- What is required
Would you quote the material below in full and unchanged?
---+---
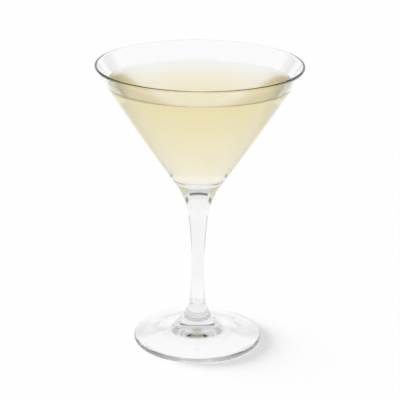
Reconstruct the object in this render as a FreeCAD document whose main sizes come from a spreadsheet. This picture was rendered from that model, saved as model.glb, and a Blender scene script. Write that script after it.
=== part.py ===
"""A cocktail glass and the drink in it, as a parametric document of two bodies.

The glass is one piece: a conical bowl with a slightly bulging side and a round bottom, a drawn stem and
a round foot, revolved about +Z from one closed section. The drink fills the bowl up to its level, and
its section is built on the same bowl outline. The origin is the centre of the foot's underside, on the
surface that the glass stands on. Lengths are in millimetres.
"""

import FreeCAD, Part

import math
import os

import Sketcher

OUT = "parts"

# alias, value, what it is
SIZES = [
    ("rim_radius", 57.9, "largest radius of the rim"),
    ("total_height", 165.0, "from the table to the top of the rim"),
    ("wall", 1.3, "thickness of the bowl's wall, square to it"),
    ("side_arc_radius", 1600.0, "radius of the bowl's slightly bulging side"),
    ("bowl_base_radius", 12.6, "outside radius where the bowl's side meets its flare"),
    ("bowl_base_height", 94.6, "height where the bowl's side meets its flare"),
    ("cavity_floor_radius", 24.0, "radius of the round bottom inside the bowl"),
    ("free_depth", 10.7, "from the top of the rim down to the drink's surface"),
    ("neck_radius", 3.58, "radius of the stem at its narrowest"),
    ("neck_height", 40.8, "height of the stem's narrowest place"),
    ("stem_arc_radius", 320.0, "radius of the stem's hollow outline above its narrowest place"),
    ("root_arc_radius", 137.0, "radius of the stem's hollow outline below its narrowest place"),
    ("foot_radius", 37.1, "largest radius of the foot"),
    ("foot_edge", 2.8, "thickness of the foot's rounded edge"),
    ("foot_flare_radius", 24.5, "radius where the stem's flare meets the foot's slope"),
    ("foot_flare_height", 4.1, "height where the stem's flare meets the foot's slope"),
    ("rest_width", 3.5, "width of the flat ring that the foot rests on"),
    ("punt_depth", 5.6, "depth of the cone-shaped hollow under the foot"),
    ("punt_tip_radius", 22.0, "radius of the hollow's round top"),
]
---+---
- Task output
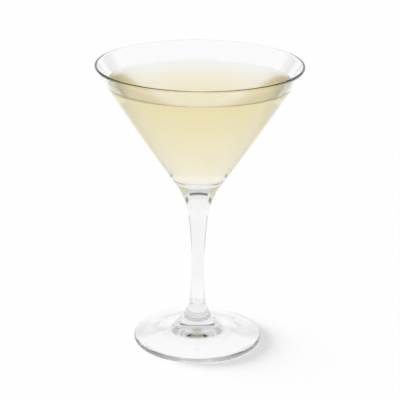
Reconstruct the object in this render as a FreeCAD document whose main sizes come from a spreadsheet. This picture was rendered from that model, saved as model.glb, and a Blender scene script. Write that script after it.
=== part.py ===
"""A cocktail glass and the drink in it, as a parametric document of two bodies.

The glass is one piece: a conical bowl with a slightly bulging side and a round bottom, a drawn stem and
a round foot, revolved about +Z from one closed section. The drink fills the bowl up to its level, and
its section is built on the same bowl outline. The origin is the centre of the foot's underside, on the
surface that the glass stands on. Lengths are in millimetres.
"""

import FreeCAD, Part

import math
import os

import Sketcher

OUT = "parts"

# alias, value, what it is
SIZES = [
    ("rim_radius", 57.9, "largest radius of the rim"),
    ("total_height", 165.0, "from the table to the top of the rim"),
    ("wall", 1.3, "thickness of the bowl's wall, square to it"),
    ("side_arc_radius", 1600.0, "radius of the bowl's slightly bulging side"),
    ("bowl_base_radius", 12.6, "outside radius where the bowl's side meets its flare"),
    ("bowl_base_height", 94.6, "height where the bowl's side meets its flare"),
    ("cavity_floor_radius", 24.0, "radius of the round bottom inside the bowl"),
    ("free_depth", 10.7, "from the top of the rim down to the drink's surface"),
    ("neck_radius", 3.58, "radius of the stem at its narrowest"),
    ("neck_height", 40.8, "height of the stem's narrowest place"),
    ("stem_arc_radius", 320.0, "radius of the stem's hollow outline above its narrowest place"),
    ("root_arc_radius", 137.0, "radius of the stem's hollow outline below its narrowest place"),
    ("foot_radius", 37.1, "largest radius of the foot"),
    ("foot_edge", 2.8, "thickness of the foot's rounded edge"),
    ("foot_flare_radius", 24.5, "radius where the stem's flare meets the foot's slope"),
    ("foot_flare_height", 4.1, "height where the stem's flare meets the foot's slope"),
    ("rest_width", 3.5, "width of the flat ring that the foot rests on"),
    ("punt_depth", 5.6, "depth of the cone-shaped hollow under the foot"),
    ("punt_tip_radius", 22.0, "radius of the hollow's round top"),
]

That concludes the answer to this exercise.